Defender a democracia nos dias que correm será missão prioritária para o novo presidente do Supremo
É inevitável que as severas crises que o país enfrenta na política e na economia, com trágicos reflexos sociais, pairem sobre a troca, na presidência do Supremo, de Dias Toffoli por Luiz Fux. Toffoli, que passa o cargo a Fux amanhã, conviveu com a face mais extremista de Bolsonaro, o tempo das interjeições golpistas e das insanidades proferidas diante do cercadinho da claque à porta do Alvorada. O STF, alvo predileto nessas horas, jamais sofreu tantos ataques populares.

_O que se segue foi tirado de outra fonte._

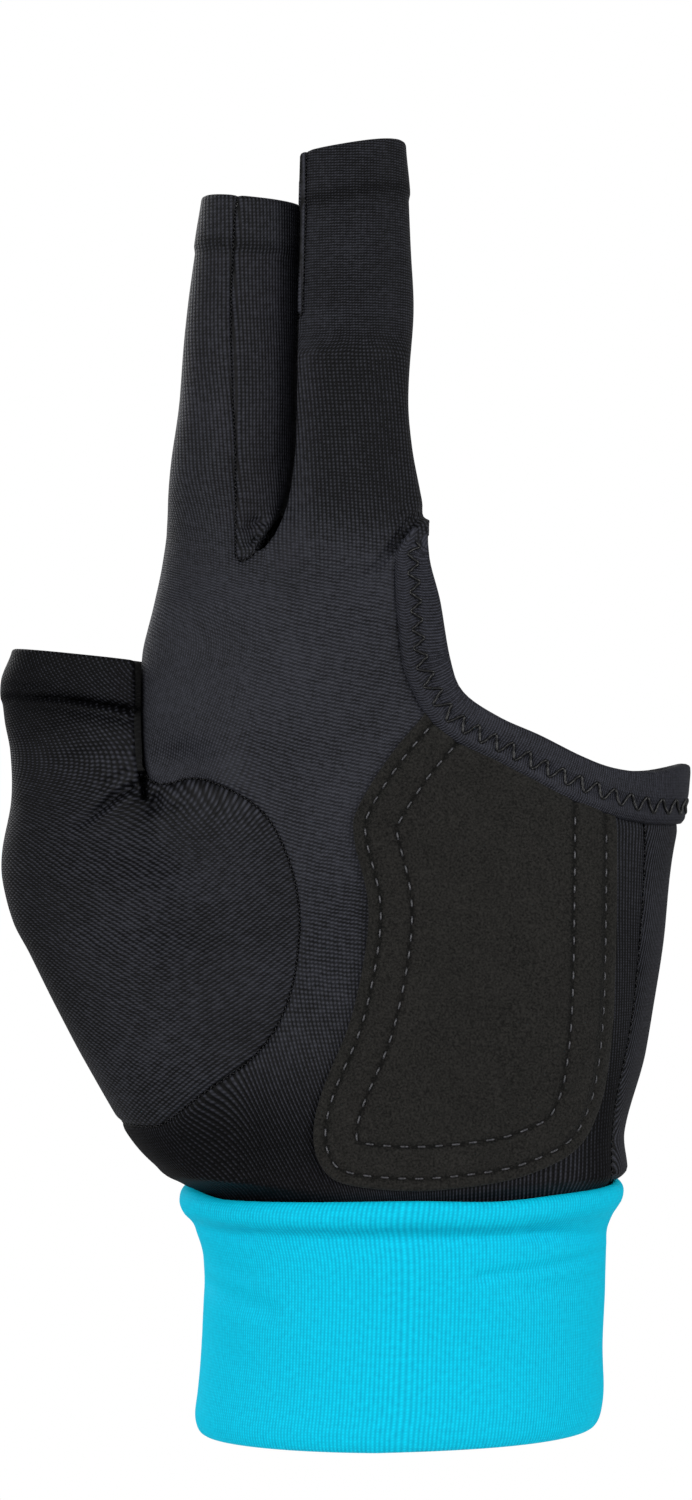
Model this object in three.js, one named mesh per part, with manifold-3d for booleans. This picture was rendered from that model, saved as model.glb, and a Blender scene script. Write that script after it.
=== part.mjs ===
// A billiard glove for the left hand, in the form it has when worn. The thumb, index and middle
// sleeves are open at the tip, the ring and little fingers share one open loop, a suede pad covers
// the heel of the hand, and a cuff holds the wrist.
// Millimetres. +Z runs up the fingers, the palm faces -Y, and the thumb is at -X. The origin is the
// middle of the cuff's lower ring, where the wrist goes in.

import * as THREE from 'three';
import { mergeVertices } from 'three/addons/utils/BufferGeometryUtils.js';
import Module from 'manifold-3d';

const wasm = await Module();
wasm.setup();

// Cloth thicknesses and gaps
const knitWall = 1.2;
const seamGap = 0.3;
const padThickness = 1.2;
const padLift = 0.3;
const bindingProud = 0.5;
const bindingDepth = 1.5;
const cuffWall = 2.2;

// How square the sections are: 2 is an ellipse
const handSquareness = 2.5;
const cuffSquareness = 2.3;

// How far the forms melt into each other, and how round their ends are
const palmBlend = 5;
const sleeveBlend = 1.2;
const thumbWeb = { bottom: 96, top: 104 };
const bodyRounding = 6;
const sleeveRounding = 1;

// Reach of the cutting prisms, beyond every face of the glove
const far = 90;
const above = 240;
const below = -20;

const table = (columns, rows) =>
  rows.map((row) => Object.fromEntries(columns.map((name, i) => [name, row[i]])));

// Sections of the hand's form, from the wrist up: left and right edge, y of the middle, half depth
const sectionColumns = ['z', 'left', 'right', 'mid', 'deep'];

const palmForm = table(sectionColumns, [
  [24, -31, 33, 0, 20],
  [35.5, -32.6, 34.6, 0, 20.4],
  [40.5, -35.2, 36, 0, 20.4],
  [47, -37.5, 35.5, 0, 19.6],
  [59.5, -41, 38.9, 0, 18],
  [75.5, -42.5, 41.5, 0, 16.5],
  [90, -42.5, 43.2, 0, 15.4],
  [101, -41.7, 45, 0, 14.8],
  [115, -41.6, 46, 0, 14.2],
  [123, -40.8, 45, 0, 13.6],
  [131, -38.2, 43, 0, 12.8],
  [141, -34.5, 40, 0, 12],
]);

const thumbForm = table(sectionColumns, [
  [34, -30, -20, -2, 13],
  [39, -33, -19, -3, 15.5],
  [44, -39.6, -18, -3, 16.8],
  [48, -43, -18, -3, 17.3],
  [58.7, -49.5, -20, -4.5, 18.5],
  [66.7, -53.8, -24, -4.5, 18],
  [75.4, -58.4, -28, -4, 16.5],
  [80, -61, -31, -3, 15],
  [86.5, -62.7, -35, -2, 13.5],
  [91, -62.8, -38, -1, 12],
  [99, -61.7, -38.5, 1, 10.6],
  [107, -61.9, -38.5, 2, 10.2],
  [112, -62.8, -38.5, 2.3, 10.2],
  [118, -63.2, -38.5, 2.7, 10.1],
  [123, -61.5, -40, 3, 9.8],
  [131, -61, -46, 3.4, 9.6],
]);

const heelForm = table(sectionColumns, [
  [40, 6, 31, -2, 16],
  [55, 3, 33, -3, 17],
  [70, 3, 35, -3.5, 16.5],
  [85, 5, 36, -3, 14.5],
  [100, 9, 36, -2, 11],
]);

const indexForm = table(sectionColumns, [
  [128, -36.6, -15, 1, 10.5],
  [143.5, -36.9, -16, 1.5, 10],
  [153, -36.4, -16, 2, 9.3],
  [163, -35.1, -15.8, 2.2, 9.2],
  [178.5, -33.8, -15.5, 2.5, 8.6],
  [188, -32.4, -15.5, 2.5, 8.2],
  [195, -31.3, -15.5, 2.5, 7.9],
  [204, -30.6, -15.5, 2.5, 7.6],
]);

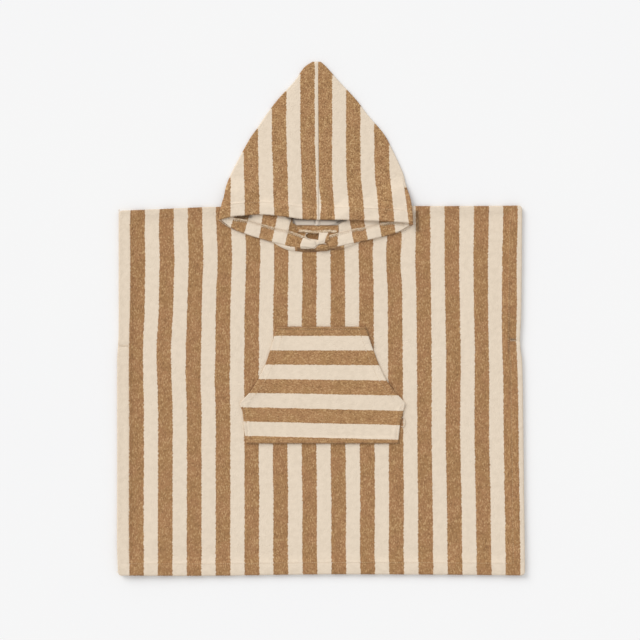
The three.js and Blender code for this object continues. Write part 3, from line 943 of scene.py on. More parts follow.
def hood_half(name, half, material):
    """One half of the hood: each row runs out over the top, round the side fold and back below."""
    side = half["side"]
    fold, top, under = hood_plan(half)
    hem = hem_along(half["lip"], fold[:, 0], fold[:, 1])
    fold_under = hood_under(fold[:, 0], fold[:, 1])
    cover = cover_under(half, fold[:, 0], fold[:, 1]) + CLOTH + hem
    fold_top = np.maximum(cover, fold_under + 2 * (CLOTH + hem) + LAYER_GAP)
    radius = (fold_top - fold_under) / 2
    inner_radius = np.clip(radius - CLOTH - hem, LAYER_GAP / 2, MOUTH["gap"] / 2)
    inset_x = fold[:, 0] - side * radius
    s_top = np.linspace(0, 1, TOP_COLUMNS + 1)
    s_under = np.linspace(0, 1, UNDER_COLUMNS + 1)
    top = top.copy()
    under = under.copy()
    top[..., 0] += (inset_x - top[:, -1, 0])[:, None] * s_top ** 3
    under[..., 0] += (inset_x - under[:, 0, 0])[:, None] * (1 - s_under) ** 3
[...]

Toffoli foi criticado por ter tentado, para driblá-los, abrir um canal de diálogo com Bolsonaro. Sempre poderá dizer que teve sucesso, afinal o país resistiu às iniciativas de ruptura que rondaram o Planalto. Mas não é possível dizer que a iniciativa do presidente da Corte tenha funcionado como calmante institucional. Ao contrário. Nunca o STF foi tão desafiado — balançou, mas resistiu. Basta lembrar a marcha de empresários, comandada por Bolsonaro, a fim de tentar reverter a decisão da Corte que garantiu autonomia a estados e municípios para manter o distanciamento social na epidemia (o presidente só recuaria das investidas com a prisão do ex-PM Fabrício Queiroz).
Por tudo isso, a mudança na presidência da Corte vai além de uma mera troca de guarda. Fux, não bastasse ter de operar na conjunção das crises econômica e política, enfrentará um contencioso com o Executivo ainda amplo. Assume num momento de grande pressão contra a Lava-Jato. Em oposição a Toffoli, um “garantista”, Fux tem o perfil mais “punitivista”. É reconhecido como um dos maiores defensores da operação anticorrupção no Supremo.

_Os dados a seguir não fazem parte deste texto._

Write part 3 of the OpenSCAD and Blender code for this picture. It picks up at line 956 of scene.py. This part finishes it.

Encontrará de cara sobre sua mesa o problema da substituição de Celso de Mello na Segunda Turma, onde tramitam os processos da Lava-Jato. Com a licença médica de Celso, a turma passou a ter a configuração ideal para a defesa dos denunciados: os “punitivistas” Edson Fachin e Cármen Lúcia, de um lado; os “garantistas” Gilmar Mendes e Ricardo Lewandowski do outro. Como o empate nos julgamentos garante por lei a absolvição dos acusados, os advogados de condenados por corrupção ganharam esperanças. Não se sabe se fundadas. Sob Fux, o plenário poderá voltar ainda a discutir a prisão na condenação em segunda instância, rejeitada em novembro por um voto.
O novo presidente terá também o desafio de lidar com os dois primeiros ministros indicados por Bolsonaro para o Supremo. O primeiro para o lugar de Celso, que se aposentará em novembro. O segundo, em junho do ano que vem, quando Marco Aurélio Mello atingirá a idade limite de 75 anos.
O maior desafio, Fux herdará de Toffoli: o relacionamento com o Executivo. O STF se tornou o maior esteio para garantia do estado democrático de direito, diante dos arroubos autoritários do presidente e de seus seguidores. Para detê-los, será importante Fux apaziguar as divergências numa Corte que, de tantas decisões monocráticas, foi apelidada “11 Supremos”. A busca pela unidade institucional é o princípio que deve guiá-lo. O bom relacionamento com os demais poderes será essencial para preservar a autonomia do STF.